I realize that it is useful, although not entirely accurate, to describe the human brain as a goal directed optimization process. Humans have certain evolved goals, such as food, and secondary goals such as money. Humans who are better at achieving these goals are assumed to be more intelligent. The model is not entirely accurate because humans are not completely rational. We don't directly seek positive reinforcement. Rather, positive reinforcement is a signal that has the effect of increasing the probability of performing actions that immediately preceded it, for example, shooting heroin into a vein. Thus, unlike a rational agent, your desire to use heroin (or wirehead) depends on how many times you have tried it in the past.

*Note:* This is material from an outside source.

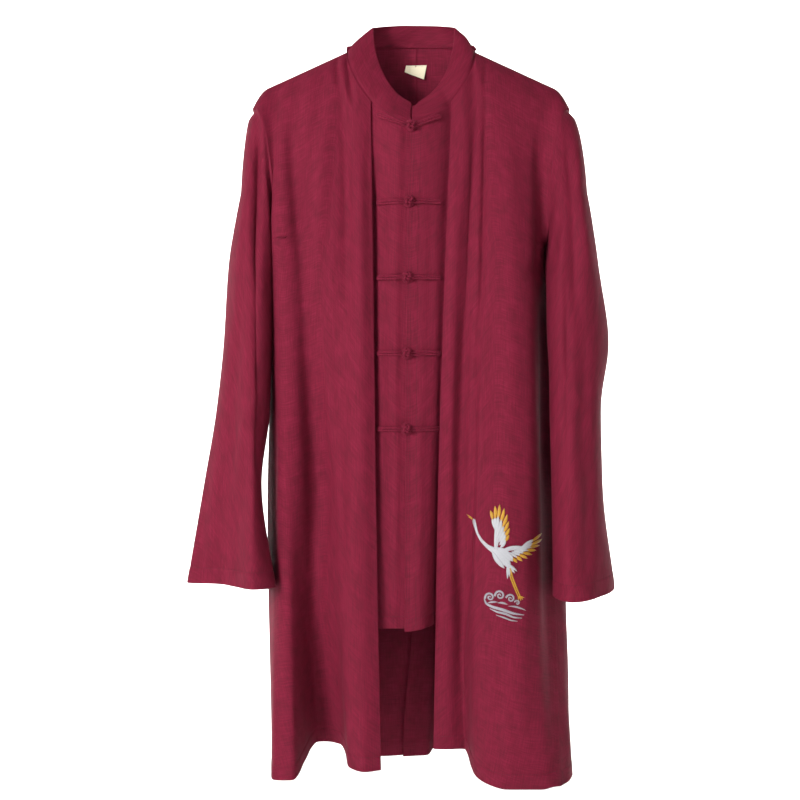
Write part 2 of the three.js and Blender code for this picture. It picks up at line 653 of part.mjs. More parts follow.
// A frog fastening: its middle, and the path of an arm on the short front.
function frogPlace(k) {
  const z = frog.first - k * frog.pitch;
  const rise = k === 0 ? frog.firstRise : 0;
  const halfCord = 2 * frog.cord;
  const x = lapEdge(z) + 1;
  const face = (px, pz) => faceAt(px, pz) - frog.cord - frog.gap;
  const arm = (from, to, steps) =>
    Array.from({ length: steps + 1 }, (_, i) => {
      const px = mix(from, to, i / steps);
      const pz = z + rise * (Math.abs(px) / frog.armLeft) ** frog.firstBend;
      const y = Math.min(face(px, pz), face(px, pz + halfCord), face(px, pz - halfCord));
      return new THREE.Vector3(px, y, pz);
    });
  return { x, z, arm, y: Math.min(face(x, z), face(x - frog.ring, z), face(x + frog.ring, z)) };
}

function frogLoop(k) {
  const { x, z, y, arm } = frogPlace(k);
  const arms = sweep(arm(-frog.armLeft, x - frog.ring + frog.gap, 5), up, outward, () => twinCord(frog.cord));
  const count = 14;
  const sides = 6;
  const points = [];
  const faces = [];
  for (let i = 0; i < count; i++) {
    const a = (2 * Math.PI * i) / count;
    const lift = frog.ringLift * ((1 + Math.cos(a)) / 2);
    for (let j = 0; j < sides; j++) {
      const b = (2 * Math.PI * j) / sides;
      const radius = frog.ring + frog.cord * Math.cos(b);
      points.push(x + radius * Math.cos(a), y - lift - frog.cord * Math.sin(b), z + radius * Math.sin(a));
      const [i2, j2] = [((i + 1) % count) * sides, (j + 1) % sides];
      faces.push(i * sides + j, i2 + j, i2 + j2, i * sides + j, i2 + j2, i * sides + j2);
    }
  }
  const ring = new THREE.BufferGeometry();
  ring.setAttribute('position', new THREE.Float32BufferAttribute(points, 3));
  ring.setIndex(faces);
  return toGeometry(toSolid(arms).add(toSolid(faceOutward(ring))));
}

function frogKnot(k) {
  const { x, z, y, arm } = frogPlace(k);
  const arms = sweep(arm(x - 1, frog.armRight, 5), up, outward, () => twinCord(frog.cord));
  const ball = new THREE.SphereGeometry(frog.ball, 12, 8);
  const p = ball.attributes.position;
  for (let i = 0; i < p.count; i++) {
    const v = new THREE.Vector3().fromBufferAttribute(p, i);
    const lobe = 1 + frog.lobeDepth * Math.cos(frog.lobes * Math.atan2(v.z, v.x));
    p.setXYZ(i, x + v.x * lobe, y - frog.ballOut + v.y, z + v.z * lobe);
  }
  const stem = new THREE.CylinderGeometry(frog.stem, frog.stem, frog.stemLength, 8);
  stem.translate(x, y - frog.stemOut, z);
  return toGeometry(toSolid(arms).add(toSolid(ball)).add(toSolid(stem)));
}

// The blank label, sewn by its top edge inside the back below the collar, its lower edge curling forward.
function labelGeometry() {
  const { corners, curl, gap, tape } = label;
  const backs = robe.children.filter((mesh) => mesh.name.startsWith('back'));
  const depths = corners.map(([x, z]) => {
    ray.set(new THREE.Vector3(x, 0, z), new THREE.Vector3(0, 1, 0));
    return ray.intersectObjects(backs)[0].point.y;
  });
  const seat = Math.min(depths[0], depths[1]) - gap;
  const points = [];
  for (const layer of [0, tape]) corners.forEach(([x, z], i) => points.push(x, seat - curl[i] - layer, z));
  const faces = [0, 1, 2, 0, 2, 3, 4, 6, 5, 4, 7, 6];
  for (let i = 0; i < 4; i++) faces.push(i, i + 4, ((i + 1) % 4) + 4, i, ((i + 1) % 4) + 4, (i + 1) % 4);
  const geometry = new THREE.BufferGeometry();
  geometry.setAttribute('position', new THREE.Float32BufferAttribute(points, 3));
  geometry.setIndex(faces);
  return faceOutward(geometry);
}

const robe = new THREE.Group();
function addPiece(name, geometry, colour, roughness = 0.9) {
  const material = new THREE.MeshStandardMaterial({ color: colour, roughness, metalness: 0 });
  material.side = THREE.DoubleSide;
  const mesh = new THREE.Mesh(geometry, material);
  mesh.name = name;
  robe.add(mesh);
}

const collar = collarGeometry();
const panelNodes = {
  frontRight: 'front_right', frontLeft: 'front_left', backRight: 'back_right', backLeft: 'back_left',
};
for (const [name, node] of Object.entries(panelNodes)) {
  const isBack = name.startsWith('back');
  setBack(grids[name], ['last', 'top', 'shoulder', isBack ? 'first' : '']);
  const wall = wallGeometry(grids[name], normals[name], cloth.wall, false, isBack ? rows.armhole : 0);
  addPiece(node, wall, palette.cloth);
}
addPiece('sleeve_right', sleeveGeometry('right'), palette.cloth);
addPiece('sleeve_left', sleeveGeometry('left'), palette.cloth);
addPiece('inner_front_right', innerGeometry('right'), palette.cloth);
addPiece('inner_front_left', innerGeometry('left'), palette.cloth);
addPiece('collar', collar, palette.cloth);
addPiece('neck_label', labelGeometry(), palette.label, 0.8);
for (let k = 0; k < frog.count; k++) {
  addPiece(`frog_loop_${k + 1}`, frogLoop(k), palette.cord);
  addPiece(`frog_knot_${k + 1}`, frogKnot(k), palette.cord);
}

export default robe;
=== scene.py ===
"""A long tang robe of burgundy cotton and linen cloth, hollow, as it hangs from its neck and shoulders.

The forms of the cut pieces are worked out in millimetres in the row's frame: +Z is up, the front faces -Y, and the
wearer's right is at -X. They become metres when each mesh is made. Each piece is a thin shell on the form of its
solid, with its own creases, rolled seams, hems and stitching.
"""

import logging  # noqa: E402
import math  # noqa: E402
from dataclasses import dataclass, field  # noqa: E402
from enum import Enum  # noqa: E402
from typing import Iterable, Sequence  # noqa: E402

import bpy  # noqa: E402
import numpy as np  # noqa: E402
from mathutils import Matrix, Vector  # noqa: E402
from mathutils.bvhtree import BVHTree  # noqa: E402
from numpy.typing import NDArray  # noqa: E402


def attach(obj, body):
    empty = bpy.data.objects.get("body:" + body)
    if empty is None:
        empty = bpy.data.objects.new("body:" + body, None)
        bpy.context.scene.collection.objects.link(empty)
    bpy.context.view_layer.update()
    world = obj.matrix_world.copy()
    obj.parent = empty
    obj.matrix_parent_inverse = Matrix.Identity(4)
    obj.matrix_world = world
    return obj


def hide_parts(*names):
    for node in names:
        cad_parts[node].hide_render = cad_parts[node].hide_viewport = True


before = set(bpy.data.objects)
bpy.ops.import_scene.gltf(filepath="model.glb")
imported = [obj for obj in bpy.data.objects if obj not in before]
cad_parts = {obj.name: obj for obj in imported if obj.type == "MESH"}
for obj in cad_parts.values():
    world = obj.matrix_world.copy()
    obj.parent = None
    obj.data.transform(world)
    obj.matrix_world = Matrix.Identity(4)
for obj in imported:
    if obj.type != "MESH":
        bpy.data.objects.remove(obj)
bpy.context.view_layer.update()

Array = NDArray[np.float64]
Indices = NDArray[np.int64]
Pair = tuple[float, float]
Triple = tuple[float, float, float]
Object, Material = bpy.types.Object, bpy.types.Material
Tree, Node, Socket = bpy.types.NodeTree, bpy.types.Node, bpy.types.NodeSocket
log = logging.getLogger("robe")

MM = 0.001
SHELL, COLLAR_SHELL, WALL = 1.2, 2.0, 1.8  # thickness of the shown cloth and collar, and of the solids' cloth
FORWARDS = np.array([0.0, -1.0, 0.0])

# The form of the robe, in millimetres, as its solids have it.
NECK_HALF, NECK_DROP, NECK_RISE, NECK_ROUND = 90.0, 113.0, 22.0, 1.65
SHOULDER_SLOPE, SHOULDER_TIP, ROUND_FROM, ROUNDING = 0.46, 222.0, 200.0, 0.042
SHOULDER_FALL, FALL_POWER = 45.0, 0.75
UNDERARM_X, UNDERARM_Y, UNDERARM_Z = 189.0, 8.0, -270.0
ARMHOLE_FRONT, ARMHOLE_BACK, ARMHOLE_HEAD, ARMHOLE_BOW = 58.0, 52.0, 33.0, 0.45
VENT_TOP, VENT_LAP, VENT_GAP, VENT_OUT = -740.0, 9.0, 2.6, 10.0
INNER_HEM, INNER_LAP, INNER_SEAM = -796.0, 15.0, 32.0
YOKE_TO_HEM = (-110.0, -300.0, -640.0, -1000.0)
SIDE_HEIGHTS = (-270.0, -640.0, -1000.0)
SLEEVE_HEIGHTS = (-200.0, -300.0, -410.0, -500.0, -600.0, -740.0)
RIPPLES, RIPPLE_WIDE, RIPPLE_LONG = 14, (26, 80), (420, 1200)  # how many low waves, and their sizes
EDGE_ROWS = (0.0, 0.5, 1.2, 2.2, 3.6, 5.6)  # distances from an edge at which the cloth gets points


class Side(Enum):
    """The wearer's side, with its sign along X."""

    RIGHT = -1
    LEFT = 1


def pick(table: Array, index: Indices) -> Array:
    """The entries of a table's last axis, at an index for each place."""
    return table[index] if table.ndim == 1 else np.take_along_axis(table, index[..., None], -1)[..., 0]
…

We like the utility model because it is mathematically simple. But it also leads to a proof that ideal rational agents cannot exist (AIXI). Sometimes a utility model is still a useful approximation, and sometimes not. Is it useful to model a thermostat as an agent that "wants" to keep the room at a constant temperature? Is it useful to model practical AI this way?
I think the internet has the potential to grow into something you might not wish for, for example, something that will marginalize human brains as an insignificant component. But what are the real risks here? Is it really a problem of misinterpreting or taking over its goals.